Sometimes the word was used in a compound (“wax-chandler,” “tallow-chandler”) to specify what the candles were made of, beeswax or tallow (animal fats).

Oxford‘s earliest example is in a passage, dated 1389, from ordinances of early English craft guilds: “Yei shul bene at ye Chaundelers by pryme of ye day.” (“You shall be at the chandlers by early morning.”)

However, the word was already in use as an occupational surname, “Shaundeler,” as early as 1332, Chambers says.

The wider sense of “chandler” as a dealer in groceries and other provisions came into use in the late 16th century. The OED’s earliest citation, a snatch of dialogue by an Elizabethan pamphleteer, amply illustrates the meaning:

“Theodorus: Be there any Chandlers there? … What do they sell for the most part? / Amphilogus: Almost all things, as namelie butter, cheese, fagots, pots, pannes, candles, and a thousand other trinkets besides.” (From Philip Stubbes’s Anatomie of Abuses, Part II, 1583.)

As the OED notes, use of the term was “often somewhat contemptuous,” as in this line from Charles Dickens’s Sketches by “Boz” (1839): “The neighbours stigmatized him as a chandler.”

More to the point, “chandler” was also used in combination with another term to show a tradesman’s specialty. And this explains terms like “corn-chandler” (grain dealer) and “ship-chandler,” both dating from the 17th century.

Oxford defines a “ship-chandler” as “a dealer who supplies ships with necessary stores.” It’s a term that has survived into modern times.

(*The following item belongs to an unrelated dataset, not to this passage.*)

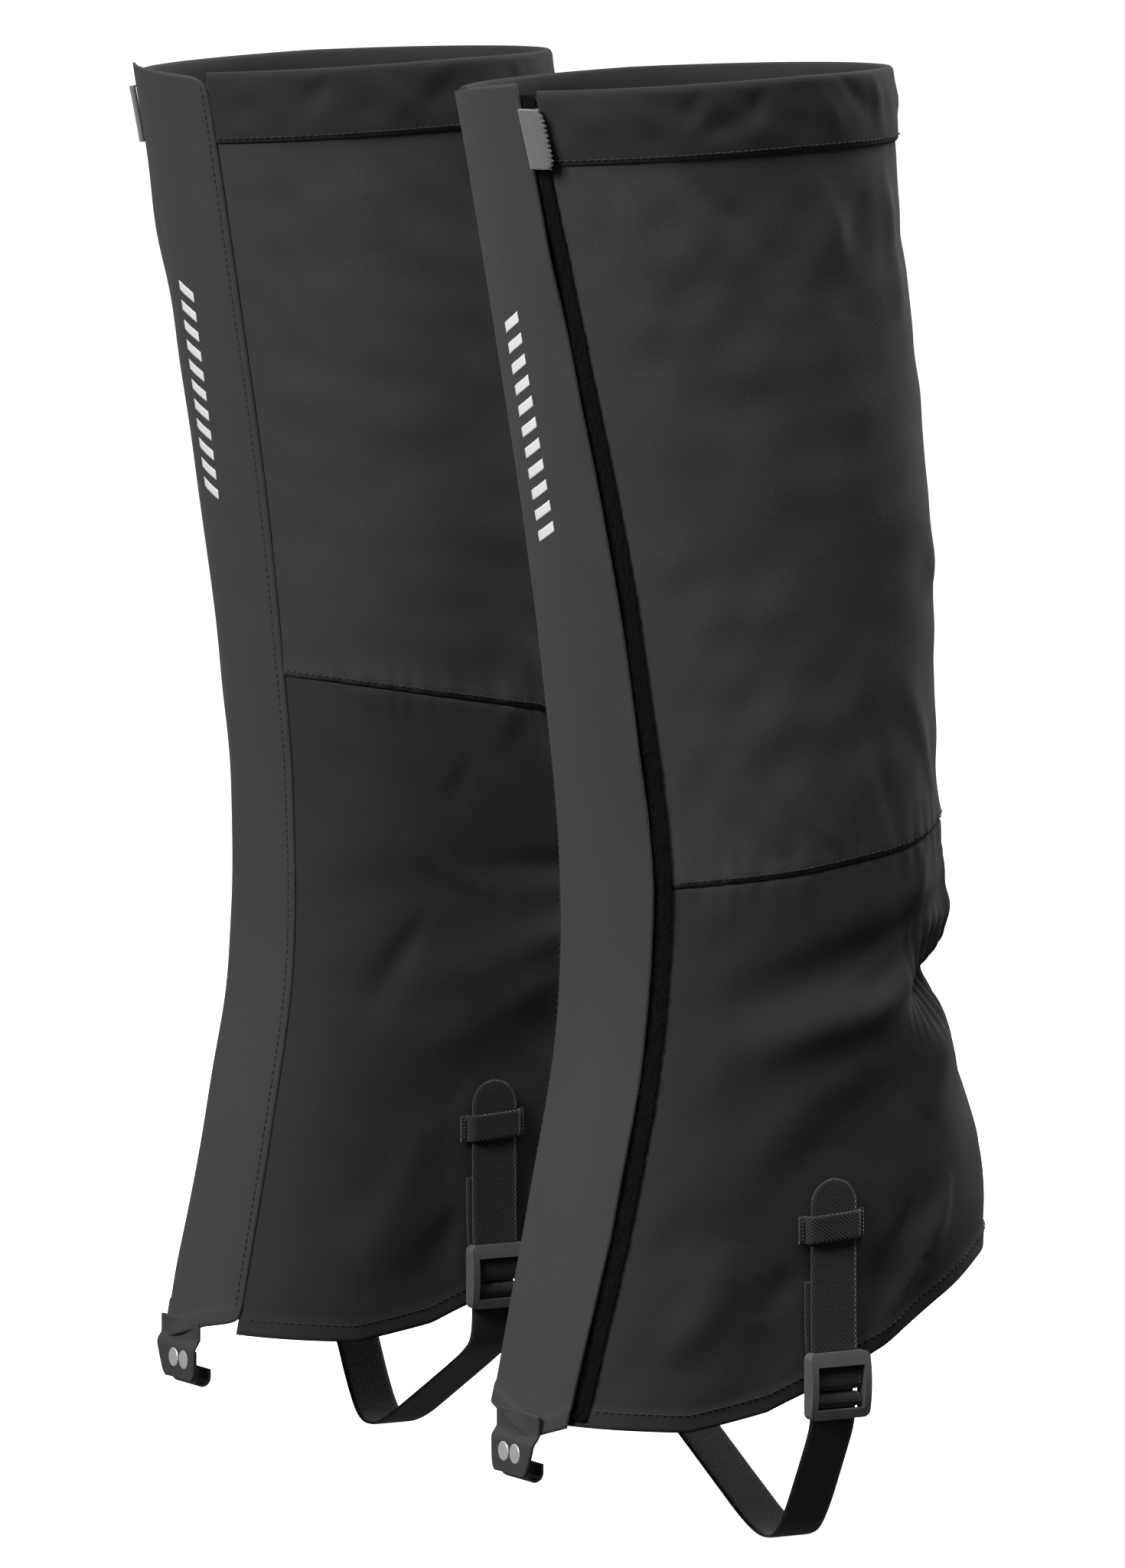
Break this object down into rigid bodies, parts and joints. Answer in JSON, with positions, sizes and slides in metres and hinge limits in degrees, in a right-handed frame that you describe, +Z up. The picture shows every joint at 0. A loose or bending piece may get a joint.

The dictionary’s earliest example is an order by the House of Lords in 1642, authorizing inspectors to examine “what Quantities of Gunpowder is, or shall be, in the Hands of any Merchants, Ship-chandlers, Grocers, Societies, or Companies.” (We’ve expanded the quotation to provide context.)

Sometimes, when the “ship-” designation isn’t necessary, a maritime supplier is referred to simply as a “chandler.”